If it's true Joe McKnight is, indeed, coming to Green Bay for a workout, it could be that James Starks' career in Green Bay has finally run its course.
McKnight's biggest asset is his versatility, something Starks doesn't have.
Above all else, McKnight provides kick-return ability paralleled by few others. On 76 career attempts, McKnight has an average of 29.0 yards, which ranks third all-time in NFL history, and he's also returned one kick for a touchdown in each of the past two seasons.
McKnight has gotten few opportunties as a featured back in the NFL, but he did average 6.0 yards per carry last season on 30 rushes, which he took for 179 yards.
In 2011, McKnight also blocked a punt that was returned by the Jets for a touchdown in a game against the Cowboys. He's also been used as an emergency cornerback, once flirting with a move to defense full-time.
Add it all up, and that's versatility Starks just doesn't have. Since coming to Green Bay as a rookie in 2010, Starks has offered little other than as a running back.
It's always been hoped that Starks would develop into the feature back the Packers have been seeking, especially after his playoff run in 2010 that helped Green Bay win the Super Bowl. But the reality is that Starks just hasn't been able to stay healthy, playing in just 27 out of 54 possible games, including playoffs.
By signing McKnight and parting ways with Starks, the Packers would essentially be trading fourth-year players, which is not to be overlooked.
There's a certain value in fourth-year players, who are one season away from reaching unrestricted free agency. Those players are frequently motivated to put together big seasons.
And even if the Packers don't re-sign them, they can reap the potential benefit of draft choice compensation if such a player were to sign with another team in free agency.
Fourth round draft choice Johnathan Franklin has had a disappointing training camp in his rookie season, but the Packers aren't likely to give up on him yet in favor of McKnight.

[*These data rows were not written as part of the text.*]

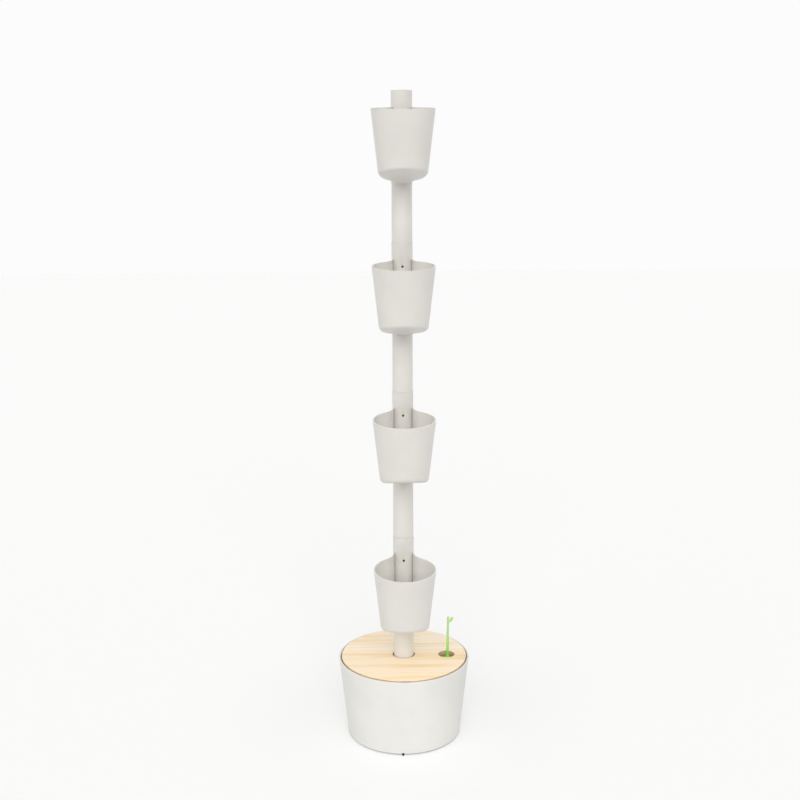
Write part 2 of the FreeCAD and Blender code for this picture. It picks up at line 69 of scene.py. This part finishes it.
class Value:
    """A socket of a shader node that takes part in sums like a number."""

    def __init__(self, graph, socket):
        self.graph = graph
        self.socket = socket

    def output(self, name):
        """Another output of the same node."""
        return Value(self.graph, self.socket.node.outputs[name])

    def __add__(self, other):
        return self.graph.maths("ADD", self, other)

    __radd__ = __add__

    def __sub__(self, other):
        return self.graph.maths("SUBTRACT", self, other)

    def __rsub__(self, other):
        return self.graph.maths("SUBTRACT", other, self)

    def __mul__(self, other):
        return self.graph.maths("MULTIPLY", self, other)

    __rmul__ = __mul__

    def __truediv__(self, other):
        return self.graph.maths("DIVIDE", self, other)

    def __rtruediv__(self, other):
        return self.graph.maths("DIVIDE", other, self)


class Graph:
    """Shader nodes of a material or of the world."""

    def __init__(self, owner):
        owner.use_nodes = True
        self.owner = owner
        self.tree = owner.node_tree
        self.tree.nodes.clear()

    def node(self, kind, inputs=None, settings=None, output=0):
        """Adds a node: its settings first, then a value or a link for each socket named."""
        made = self.tree.nodes.new("ShaderNode" + kind)
        for label, value in (settings or {}).items():
            setattr(made, label, value)
        for label, value in (inputs or {}).items():
            if isinstance(value, Value):
                self.tree.links.new(value.socket, made.inputs[label])
            else:
                made.inputs[label].default_value = value
        return Value(self, made.outputs[output]) if made.outputs else None

    def maths(self, operation, *values):
        return self.node("Math", dict(enumerate(values)), {"operation": operation})

    def step(self, value, start, end):
        """0 before start, 1 after end, smooth between."""
        return self.node(
            "MapRange", {"Value": value, "From Min": start, "From Max": end},
            {"interpolation_type": "SMOOTHSTEP"},
        )

    def mix(self, share, first, second):
        """A colour between two, each a plain colour or a value."""
        ends = [c if isinstance(c, Value) else (*c, 1.0) for c in (first, second)]
        inputs = {0: share, 6: ends[0], 7: ends[1]}
        return self.node("Mix", inputs, {"data_type": "RGBA"}, 2)

    def blend(self, share, first, second):
        """A surface between two surfaces."""
        return self.node("MixShader", {0: share, 1: first, 2: second})

    def seen(self):
        """1 for rays that come from the camera, off metal or through glass."""
        ray = self.node("LightPath", output="Is Camera Ray")
        either = self.maths("MAXIMUM", ray, ray.output("Is Glossy Ray"))
        return self.maths("MAXIMUM", either, ray.output("Is Transmission Ray"))


class Paint(Graph):
    """A material whose colour, roughness and relief follow the place on the object."""

    def __init__(self, name):
        super().__init__(bpy.data.materials.new(name))
        where = self.node("TexCoord", output="Object")
        self.x = self.node("SeparateXYZ", {0: where})
        self.y = self.x.output("Y")
        self.z = self.x.output("Z")

    def stretched(self, x=1.0, y=1.0, z=1.0, shift=0.0):
        """Place on the object, scaled along each axis."""
        return self.node("CombineXYZ", {0: self.x * x + shift, 1: self.y * y, 2: self.z * z})

    def noise(self, scale, detail=3.0, roughness=0.5, place=None):
        place = place or self.stretched()
        inputs = {"Vector": place, "Scale": scale, "Detail": detail, "Roughness": roughness}
        return self.node("TexNoise", inputs)

    def chance(self, number):
        """A random value that stays the same for one number."""
        return self.node("TexWhiteNoise", {"W": number}, {"noise_dimensions": "1D"})

    def finish(self, colour, roughness, relief, depth, **uniform):
        """Joins the surface up. depth is the height of the relief, metres."""
        bump = self.node("Bump", {"Height": relief, "Strength": 0.55, "Distance": depth})
        inputs = {"Base Color": colour, "Roughness": roughness, "Normal": bump}
        inputs.update({label.replace("_", " "): value for label, value in uniform.items()})
        self.node("OutputMaterial", {"Surface": self.node("BsdfPrincipled", inputs)})
        return self.owner


def shade(colour, share):
    """The colour made lighter, with a share over 1, or darker."""
    return tuple(min(1.0, level * share) for level in colour)


def moulded_plastic(name, colour, grain=0.5, roughness=0.46, draw_lines=0.0, sheen=0.35, foot=0.0):
    """Moulded or drawn plastic, with faint clouding and scuffs.

    grain and draw_lines are the strength of its fine texture and of its lines up the tube,
    sheen is its gloss level, and foot is the share of painted shade where it meets the floor,
    standing in for the contact shadow.
    """
    paint = Paint(name)
    cloud = paint.noise(9.0, 4.0, 0.55)
    fine = paint.noise(1900.0, 2.0, 0.6)
    scuff = paint.noise(1.0, 5.0, 0.7, paint.stretched(40.0, 40.0, 260.0))
    scuff = paint.step(scuff, 0.62, 0.78)
    along = paint.noise(1.0, 2.0, 0.5, paint.stretched(900.0, 900.0, 6.0))
    tone = paint.mix(paint.step(cloud, 0.3, 0.7), shade(colour, 0.965), shade(colour, 1.02))
    tone = paint.mix(scuff * 0.10, tone, shade(colour, 1.07))
    tone = paint.mix((1.0 - fine) * 0.06, tone, shade(colour, 0.8))
    # painted shade: the colour darkens towards the floor, standing in for the contact shadow under
    # the part
    foot_shade = (1.0 - paint.step(paint.z, FOOT_SHADE_SOLID, FOOT_SHADE_END)) * (0.7 + cloud * 0.5) * foot
    tone = paint.mix(foot_shade, tone, FOOT_SHADE)
    rough = roughness + (cloud - 0.5) * 0.12 + scuff * 0.07 + (fine - 0.5) * 0.08
    relief = fine * grain + along * draw_lines + scuff * 0.2
    return paint.finish(tone, rough, relief, 0.00012, Specular_IOR_Level=sheen)


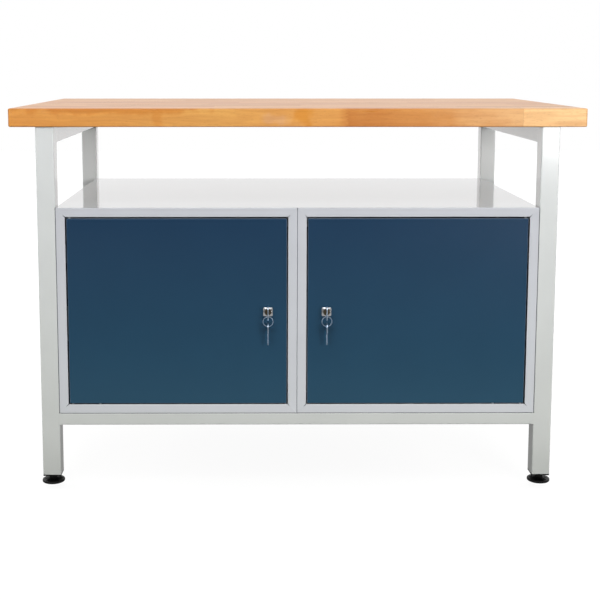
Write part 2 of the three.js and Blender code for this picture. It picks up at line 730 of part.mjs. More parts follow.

One could also argue that McKnight's workout could also spell doom for wide receiver/return specialist Jeremy Ross, who's been attempting to replace Randall Cobb on kick returns since last season.
Whether the Packers keep Ross simply as a receiver remains to be seen, but he's being pushed by rookies Tyrone Walker, Charles Johnson and Myles White.
Nothing is etched in stone. The Packers have yet to put McKnight through a workout, let alone sign him. But gazing into the crystal ball, you can already see what the Packers potentially have in mind for the former New York Jet.